Some notes for your reference:
- The submission MUST be a pdf file named [Student First Name]_[Student Last Name]_HW2.pdf.
- If you have any general questions about the homework, please post your questions on HW2 discussion on USC DEN course forum only.
- Please don’t email the TAs directly with questions. Let other students in the class also benefit from answers and questions. This will also ensure, all the TAs can contribute to class.
- Before asking, please check the forum to see whether similar questions were asked and answered.
- Note that your programs will be automatically checked against other codes. This will be in the amount of percentage similarities. Any percentage can risk your code credibility. So don’t show/share your code with anyone.
- Write your codes in any script (MySQl, PostgreSQL) you feel more comfortable with.
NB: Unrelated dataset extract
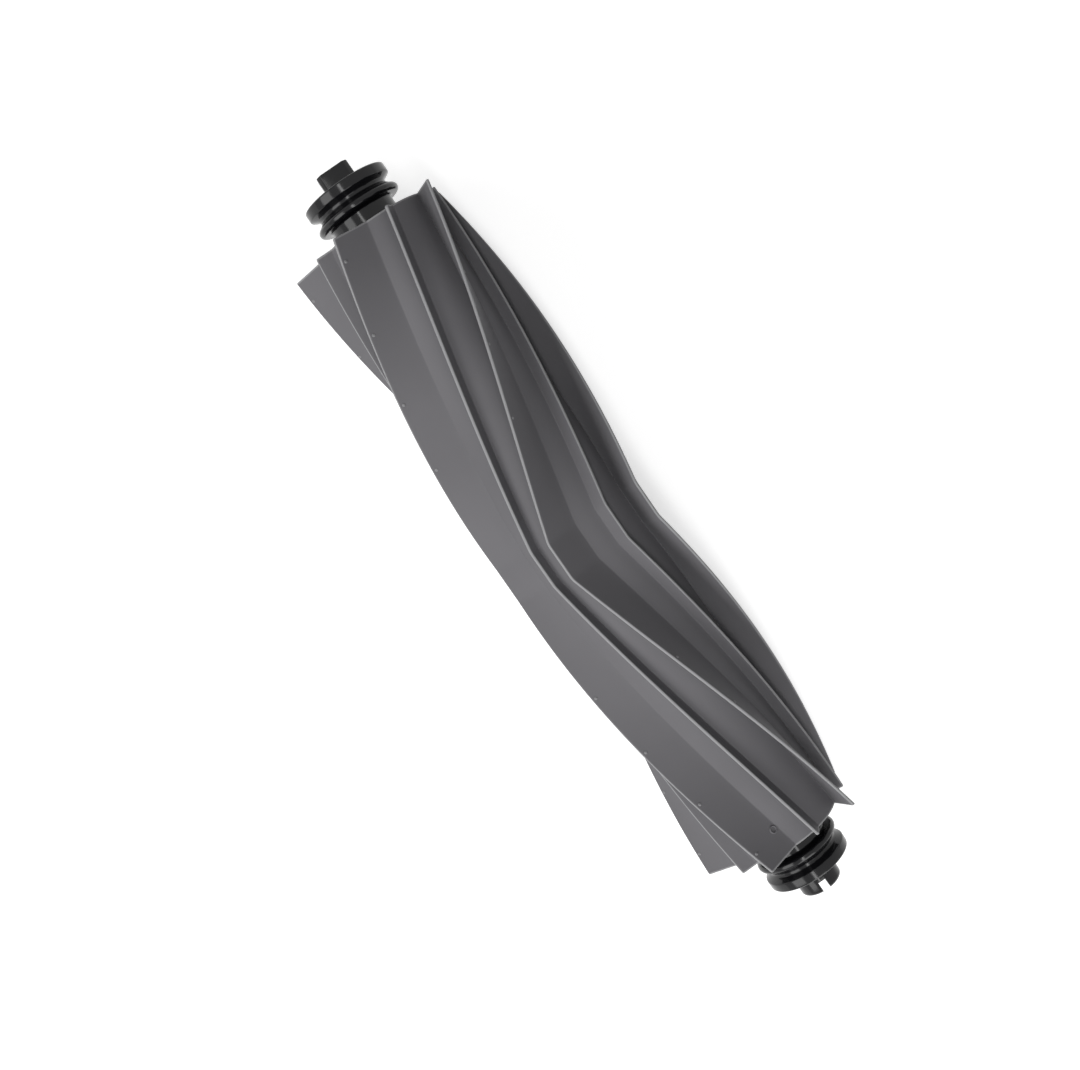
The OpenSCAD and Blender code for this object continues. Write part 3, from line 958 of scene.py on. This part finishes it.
class ROLLER_OT_cap(bpy.types.Operator):
    """Models the slotted cap that holds the bearing's pin"""

    bl_idname = "roller.cap"
    bl_label = "Bearing cap"

    def execute(self, context):
        s = context.scene.roller_cap
        bm = bmesh.new()
        spool_l = spool_length(context.scene.roller_spool)
        face_x = spool_l + s.gap
        end_x = face_x + s.length
        in_x = spool_l - s.spigot_l
        lathe(bm, [
            (s.pin_l + in_x, 0), (s.pin_l + in_x, s.pin_r), (in_x, s.pin_r), (in_x, s.spigot_r),
            (face_x, s.spigot_r),
            *arc(face_x + s.back_round, s.radius - s.back_round, s.back_round, 180, 90),
            *arc(end_x - s.tab_round, s.radius - s.tab_round, s.tab_round, 90, 0), (end_x, 0)])
        slot = ((end_x - s.slot_depth, -s.slot_w / 2, -2 * s.radius),
                (2 * s.slot_depth, s.slot_w, 4 * s.radius), 0)
        bm = cut_away(bm, [slot])
        slack, corner = 0.01 * MM, math.radians(40)
        mouth = [
            edge for edge in bm.edges
            if min(vert.co.x for vert in edge.verts) > end_x - s.slot_depth - slack
            and max(abs(vert.co.y) for vert in edge.verts) < s.slot_w / 2 + slack
            and edge.calc_face_angle(0) > corner]
        bmesh.ops.bevel(
            bm, geom=mouth, offset=s.slot_round, offset_type="OFFSET", segments=3, profile=0.5,
            affect="EDGES", material=-1, clamp_overlap=True)
        bmesh.ops.remove_doubles(bm, verts=bm.verts, dist=5 * SAME_PLACE)
        place_on_roller(bm, s.slot_turn)
        piece = finish_mesh(bm, "slotted_cap", plastic_material(context.scene.roller_finishes))
        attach(piece, "cap")
        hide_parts("bearing_cap")
        return {"FINISHED"}


class ROLLER_OT_inside(bpy.types.Operator):
    """Gives the core tube, the bearing and the felt washer their finishes"""

    bl_idname = "roller.inside"
    bl_label = "Tube and bearing"

    def execute(self, context):
        finishes = context.scene.roller_finishes
        tube = toned_material(
            "tube_plastic", finishes.tube, roughness=0.5, spread=0.06, variation=0.15)[0]
        steel = toned_material(
            "turned_steel", finishes.steel, roughness=0.28, spread=0.08, variation=0.08,
            cloud_scale=400.0, grain_scale=6000.0, grain_strength=0.15, metallic=1.0)[0]
        balls = toned_material(
            "ball_steel", finishes.steel, roughness=0.1, spread=0.03, variation=0.04,
            cloud_scale=900.0, grain_strength=0.02, metallic=1.0)[0]
        cage = toned_material(
            "cage_brass", finishes.cage, roughness=0.35, spread=0.06, variation=0.1,
            cloud_scale=500.0, metallic=1.0)[0]
        felt, _, shader, _ = toned_material(
            "pressed_felt", finishes.felt, roughness=0.95, spread=0.03, variation=0.35,
            cloud_scale=2500.0, grain_scale=9000.0, grain_strength=1.0, specular=0.2)
        shader.inputs["Sheen Weight"].default_value = 0.3
        set_finish(tube, "core_tube")
        set_finish(
            steel, "bearing_outer_ring", "bearing_inner_ring", "inner_shield", "outer_shield",
            "axle_pin", "pin_spacer", "retaining_clip")
        set_finish(balls, "bearing_balls")
        set_finish(cage, "bearing_cage")
        set_finish(felt, "felt_washer")
        return {"FINISHED"}


def rays_that_see(tree):
    """How far a ray is one that the viewer, a mirror or glass sees by"""
    path = tree.nodes.new("ShaderNodeLightPath")
    seen = math_node(
        tree, "MAXIMUM", path.outputs["Is Camera Ray"], path.outputs["Is Glossy Ray"])
    return math_node(tree, "MAXIMUM", seen, path.outputs["Is Transmission Ray"])


def add_lamp(name, place, size, level):
    """A soft lamp along X, aimed at the roller. A white face turned to it gains its level"""
    lamp = bpy.data.lights.new(name, "AREA")
    lamp.shape, (lamp.size, lamp.size_y) = "RECTANGLE", size
    beside = abs(place.x) > lamp.size / 2
    aim = Vector((-place.x if beside else 0, -place.y, -place.z))
    lamp.energy = level * math.pi ** 2 * aim.length_squared
    holder = bpy.data.objects.new(name, lamp)
    holder.location = place
    holder.rotation_euler = aim.to_track_quat("-Z", "Y").to_euler()
    bpy.context.scene.collection.objects.link(holder)


class ROLLER_OT_stage(bpy.types.Operator):
    """Sets up the camera, the lamps and the pale floor"""

    bl_idname = "roller.stage"
    bl_label = "Studio"

    def execute(self, context):
        scene, s = context.scene, context.scene.roller_studio
        scene.view_settings.view_transform = "Standard"
        camera = bpy.data.cameras.new("camera")
        camera.lens = s.lens
        camera.clip_start = 0.01
        holder = bpy.data.objects.new("camera", camera)
        holder.location, holder.rotation_euler = s.camera_place, Euler(s.camera_turn)
        scene.collection.objects.link(holder)
        scene.camera = holder

        bm = bmesh.new()
        bmesh.ops.create_circle(
            bm, cap_ends=True, segments=96, radius=s.floor_r,
            matrix=Matrix.Translation((0, 0, cad_low.z)))
        material, tree, shader, _ = new_material("pale_floor")
        shader.inputs["Base Color"].default_value = (*s.floor_colour, 1.0)
        shader.inputs["Roughness"].default_value = 0.9
        shader.inputs["Specular IOR Level"].default_value = 0.0
        shader.inputs["Emission Color"].default_value = (1.0, 1.0, 1.0, 1.0)
        glow = math_node(tree, "MULTIPLY", rays_that_see(tree), s.floor_glow)
        tree.links.new(glow, shader.inputs["Emission Strength"])
        floor = finish_mesh(bm, "floor", material)

        world = bpy.data.worlds.new("studio")
        world.use_nodes = True
        scene.world = world
        tree = world.node_tree
        background = tree.nodes["Background"]
        background.inputs["Color"].default_value = (1.0, 1.0, 1.0, 1.0)
        seen = rays_that_see(tree)
        level = math_node(tree, "MAXIMUM", seen, s.sky_level)
        tree.links.new(level, background.inputs["Strength"])

        add_lamp("key", Vector(s.key_place), s.key_size, s.key_level)
        add_lamp("fill", Vector(s.fill_place), s.fill_size, s.fill_level)
        add_lamp("strip", Vector(s.strip_place), s.strip_size, s.strip_level)
        return {"FINISHED"}


class ROLLER_PT_panel(bpy.types.Panel):
    """Lists the roller's pieces and their sizes"""

    bl_idname = "ROLLER_PT_panel"
    bl_label = "Roller"
    bl_space_type = "VIEW_3D"
    bl_region_type = "UI"
    bl_category = "Roller"

    def draw(self, context):
        for operator in OPERATORS:
            self.layout.operator(operator.bl_idname)
        for name in GROUPS:
            box = self.layout.box()
            group = getattr(context.scene, name)
            for prop in group.bl_rna.properties:
                if prop.identifier not in ("rna_type", "name"):
                    box.prop(group, prop.identifier)


GROUPS = {
    "roller_sleeve": SleeveSizes,
    "roller_spool": SpoolSizes,
    "roller_boss": BossSizes,
    "roller_cap": CapSizes,
    "roller_finishes": Finishes,
    "roller_studio": Studio,
}
OPERATORS = (
    ROLLER_OT_stage,
    ROLLER_OT_sleeve,
    ROLLER_OT_drive_spool,
    ROLLER_OT_bearing_spool,
    ROLLER_OT_cap,
    ROLLER_OT_inside,
)


def register():
    for item in (*GROUPS.values(), *OPERATORS, ROLLER_PT_panel):
        bpy.utils.register_class(item)
    for name, group in GROUPS.items():
        setattr(bpy.types.Scene, name, PointerProperty(type=group))


def unregister():
    for name in GROUPS:
        delattr(bpy.types.Scene, name)
    for item in (ROLLER_PT_panel, *reversed(OPERATORS), *reversed(GROUPS.values())):
        bpy.utils.unregister_class(item)


def main():
    register()
    bpy.ops.roller.stage()
    bpy.ops.roller.sleeve()
    bpy.ops.roller.drive_spool()
    bpy.ops.roller.bearing_spool()
    bpy.ops.roller.cap()
    bpy.ops.roller.inside()


if __name__ == "__main__":
    main()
However, MySQL is preferred.
Students can submit the assignment to USC DEN. Just go to the course MY TOOLS Assignments Homework 2. The deadline is firm, only submissions that make it to the system will be graded. Submit your assignment at the latest by 11:59 PM according to the clock on DEN (Dropbox) server. You will NOT be able to submit your homework after the deadline. Also, please expect the network traffic around the deadline and network delay won’t be treated as a valid reason for late submission. The system accepts multiple submissions and only the most recent submission will be graded. Therefore, we advise you to make the initial submission at least a day before the deadline, and overwrite it with a better version or more complete submission after you have it. Good Luck!